Fashion (or costume) jewelry uses base metals — brass, zinc alloy, stainless steel — with plating, often set with glass, cubic zirconia, or acrylic stones. It competes on design, price, and volume, and the factories that excel run high-output casting and plating lines with strong trend responsiveness. The make-or-break quality variable is plating durability: cheap plating tarnishes or flakes within weeks, generating returns. The right factory here is built for volume and consistent plating, not fine craftsmanship.

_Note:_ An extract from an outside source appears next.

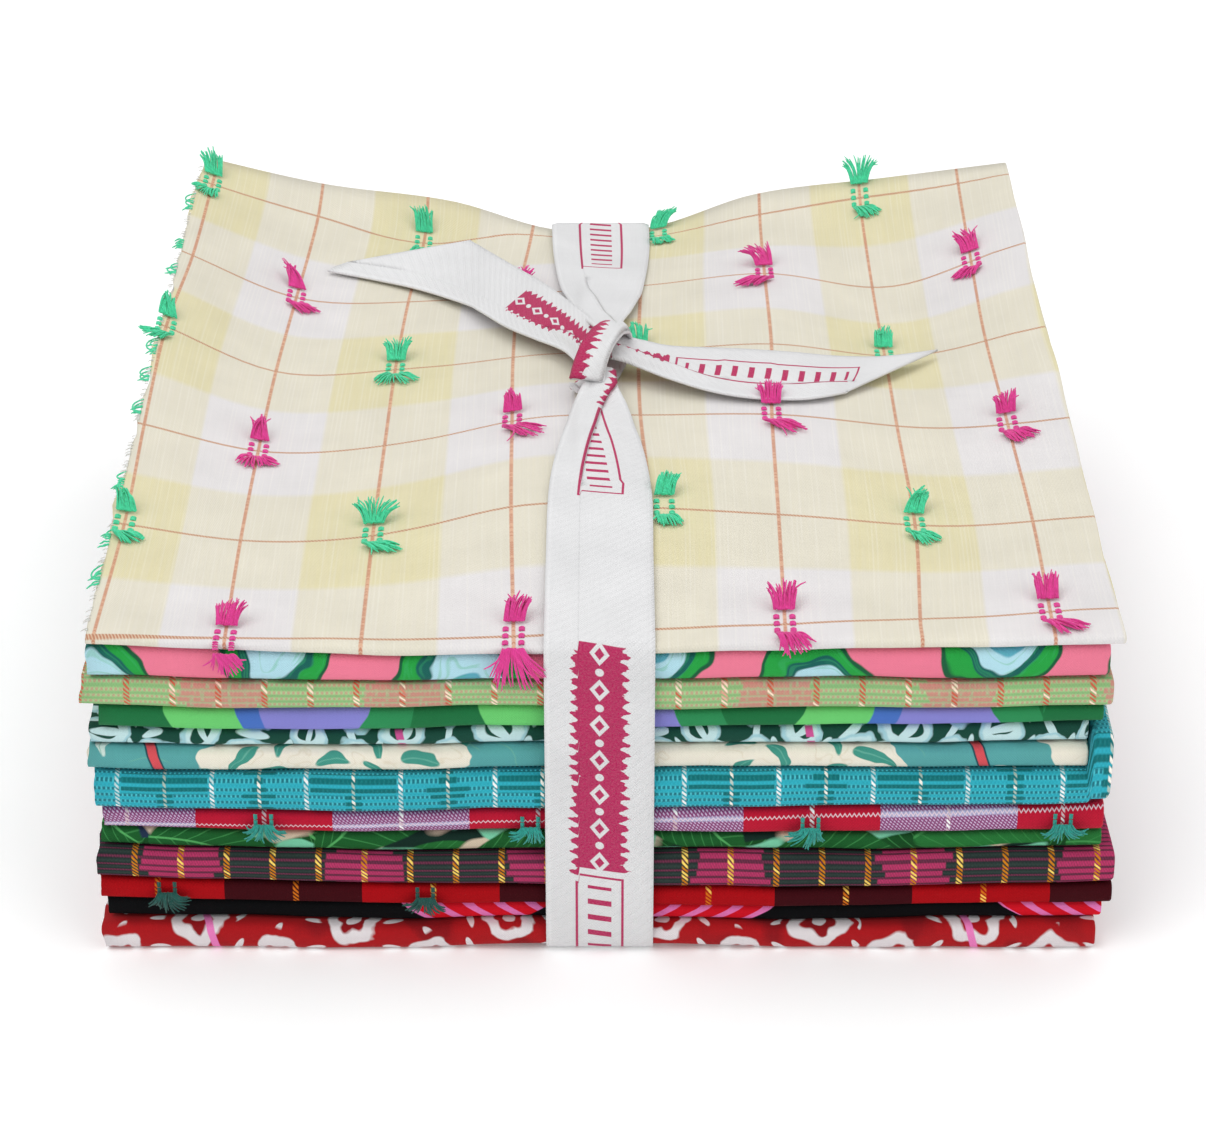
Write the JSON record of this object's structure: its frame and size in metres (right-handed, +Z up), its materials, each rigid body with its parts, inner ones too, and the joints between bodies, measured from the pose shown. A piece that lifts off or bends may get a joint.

Plating is worth understanding in detail because it's where fashion jewelry quietly fails. Plating thickness is measured in microns, and a thicker layer lasts longer against wear and skin contact — a flash-plated piece may look identical to a properly plated one on day one and be worn through in a month. The plating method matters too: techniques like ion plating (IP) and quality gold plating wear far better than the cheapest electroplating. For a brand whose reputation rides on jewelry that still looks good after months of wear, specifying plating thickness and method, then verifying it, is as important as the design itself. A factory that talks fluently about microns and plating types is one that takes durability seriously; one that just promises "good quality plating" is leaving your returns rate to chance.

Fine jewelry

Fine jewelry uses precious metals — gold (specified in karat), silver (typically sterling, 925), platinum — set with real gemstones or diamonds. The priorities flip entirely: metal purity, stone quality, setting precision, and finishing craftsmanship matter far more than raw volume. These workshops are skilled, lower-volume operations, and the dominant risk is material misrepresentation — under-karat gold, lab stones sold as natural, lower-clarity diamonds than specified. Verification here is non-negotiable.

Custom jewelry

Custom work — your original designs, in either fine or fashion materials — demands development capability on top of production: CAD modeling, prototyping (often via lost-wax casting or 3D printing), and the engineering to make a design wearable and manufacturable. A factory that only produces its own catalog will improvise on your custom piece. Look for a real design and sampling department, not just a production floor.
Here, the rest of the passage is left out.